Task to carry out:
Scan the data below for the string "script". Show every line where it turns up.

[Modeling code records]
— start —

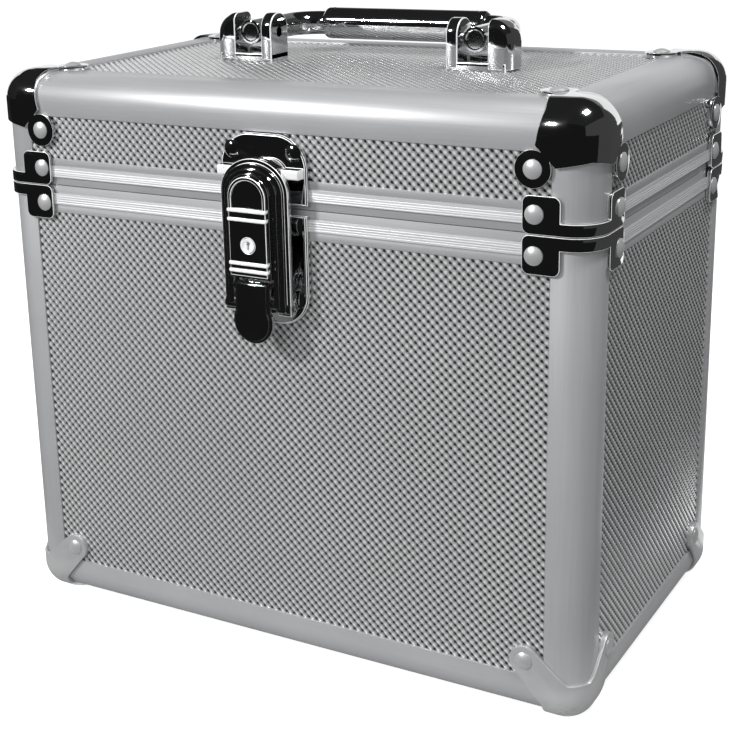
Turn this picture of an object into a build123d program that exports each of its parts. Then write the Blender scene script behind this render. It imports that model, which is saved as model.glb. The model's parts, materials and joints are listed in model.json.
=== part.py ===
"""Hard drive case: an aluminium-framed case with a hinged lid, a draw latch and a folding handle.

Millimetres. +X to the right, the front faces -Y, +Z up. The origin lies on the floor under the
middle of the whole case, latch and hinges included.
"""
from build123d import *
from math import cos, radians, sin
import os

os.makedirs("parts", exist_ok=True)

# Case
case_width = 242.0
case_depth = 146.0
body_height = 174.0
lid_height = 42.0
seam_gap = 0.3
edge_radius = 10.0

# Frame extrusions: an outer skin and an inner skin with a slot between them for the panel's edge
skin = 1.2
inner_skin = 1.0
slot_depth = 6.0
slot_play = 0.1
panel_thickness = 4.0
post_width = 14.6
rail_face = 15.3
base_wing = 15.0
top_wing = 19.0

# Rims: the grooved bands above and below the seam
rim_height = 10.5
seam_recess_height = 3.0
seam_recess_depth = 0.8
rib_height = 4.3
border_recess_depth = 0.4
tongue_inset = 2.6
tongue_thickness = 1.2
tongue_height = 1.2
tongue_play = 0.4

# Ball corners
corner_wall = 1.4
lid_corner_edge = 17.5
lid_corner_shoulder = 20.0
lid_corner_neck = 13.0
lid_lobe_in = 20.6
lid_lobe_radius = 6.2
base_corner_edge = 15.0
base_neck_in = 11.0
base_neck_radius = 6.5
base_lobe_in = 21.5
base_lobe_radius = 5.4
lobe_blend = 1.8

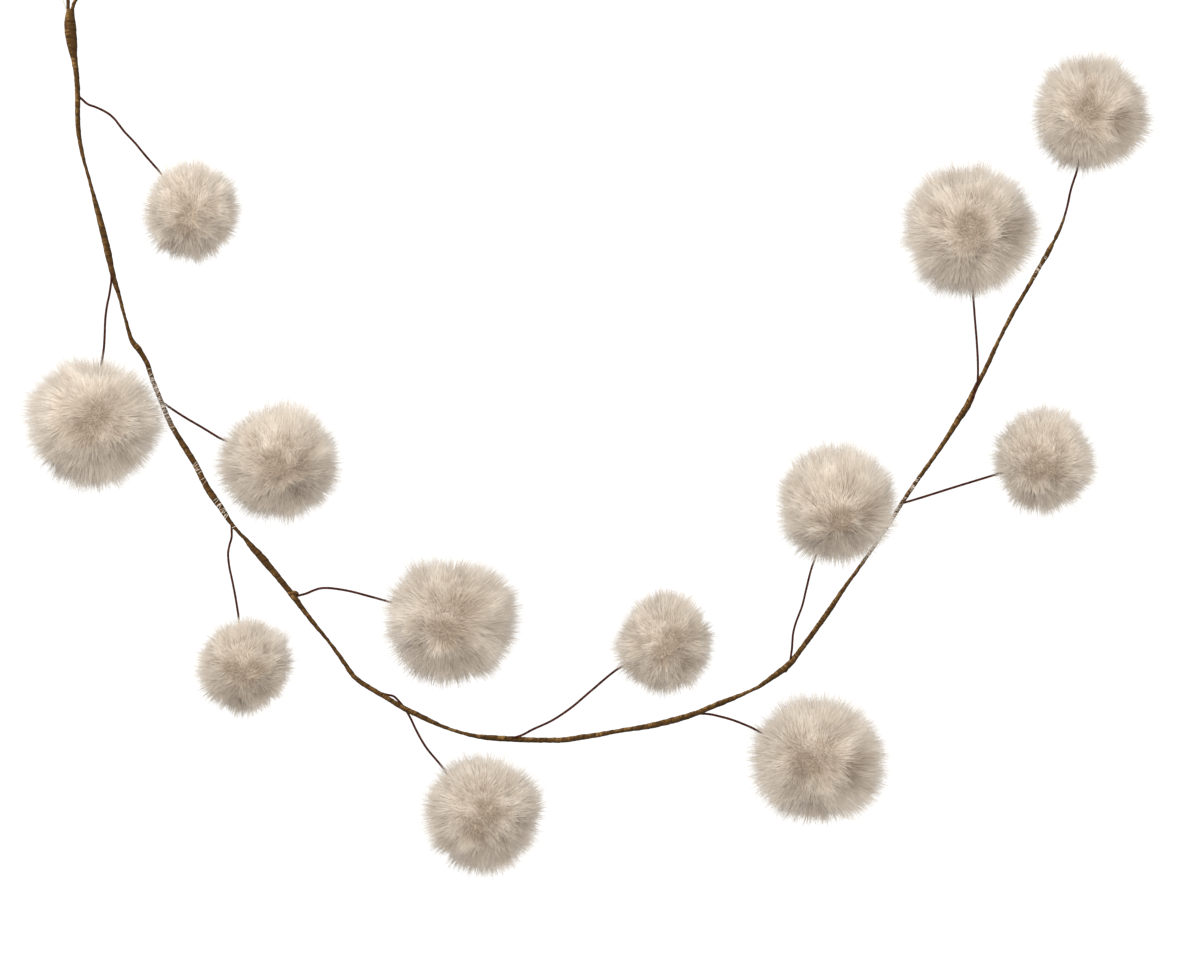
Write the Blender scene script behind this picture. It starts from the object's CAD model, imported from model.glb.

— end —

Response:
Turn this picture of an object into a build123d program that exports each of its parts. Then write the Blender scene script behind this render. It imports that model, which is saved as model.glb. The model's parts, materials and joints are listed in model.json.
Write the Blender scene script behind this picture. It starts from the object's CAD model, imported from model.glb.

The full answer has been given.